Six students are in the cast for “That Last Step,” which is the biggest cast of the four plays.

Grant has been involved with FSP for four years in either acting or leadership roles.

“FSP really is a chance for our seniors to shine and to show what they’re capable of,” Grant said. “As a senior, it has been great to hone in on the skills that I want to pursue after college.”

Grant would like to direct after college, and having the ability to direct a group of undergraduate students gives her experience.

“Collaborative leadership is something that Theatre Simpson really pushes. And I think FSP is one of the best examples of that because it is a student-run production,” Grant said.

Grant said another important element of FSP is the ability to bring students together, including students who do not take theatre classes.

Grant also hopes to see more students outside of the theatre department come to the performance.

“I think community wise, theatre and the arts are incredibly important, just as a culture. And coming to something that is student-run and student-produced is so helpful to the generations going forward,” Grant said.

Sophomore Melanie Gillet plays the character Moh in “That Last Step.” Gillet enjoys the element of discussion about religious diversity.

“The best part of Festival of Short plays is when the community of the theatre department and Simpson’s students and faculty come together and respectfully discuss sensitive issues to work towards a more accepting society,” Gillet said.

Senior Theatre Arts major Audrey Kaus is the sound designer for FSP. She is also a member of the theatre arts capstone class.

Although Kaus has never been a sound designer before, she enjoys the challenge this brings.

“Because these are all pretty new plays, as sound designer, there’s not really a ton written in cue-wise, which makes it interesting as somebody who’s new to try to come up with ideas to enhance the show,” Kaus said.

Although the production can be a challenge, Kaus enjoys having the support of her peers.

“Overall, I’m really happy and really proud of the student leadership with this production because we’ve been one giant collaborative team,” Kaus said.

For Kaus, being involved with the production as an underclassman was a different perspective than leading the production.

“I’ve always seen it from an actor’s perspective usually, or from costumes. It’s fun to get a new perspective on it all,” Kaus said.

Since all of the short plays are about religious beliefs, the senior capstone class discussed the elements that connected religions.

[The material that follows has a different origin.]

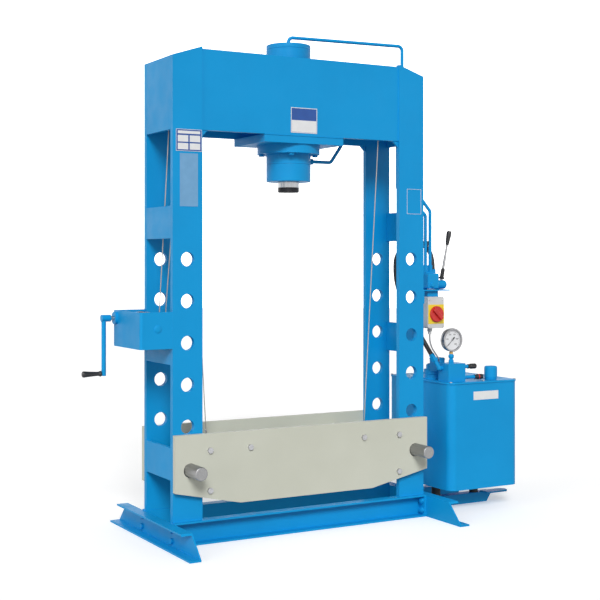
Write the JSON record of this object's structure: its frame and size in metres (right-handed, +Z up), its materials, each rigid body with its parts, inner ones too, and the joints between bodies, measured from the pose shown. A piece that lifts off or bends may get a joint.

“A lot of them revolve around the concept of death. Because we’ve realized in our course that one thing that really unites religion or lack thereof is like strength and depth and highlighting hope,” Kaus said.

She said that a diverse theme allows different perspectives to come forward.

“These themes are things that people should keep talking about. Don’t ever put them away unless you’re not thinking about them in a positive way,” Kaus said.

The cast will perform the Festival of Short Plays at the Blank Performing Arts Center in Barnum Studio Theatre April 12 and 13 at 7:30 p.m. and April 14 at 1:00 p.m.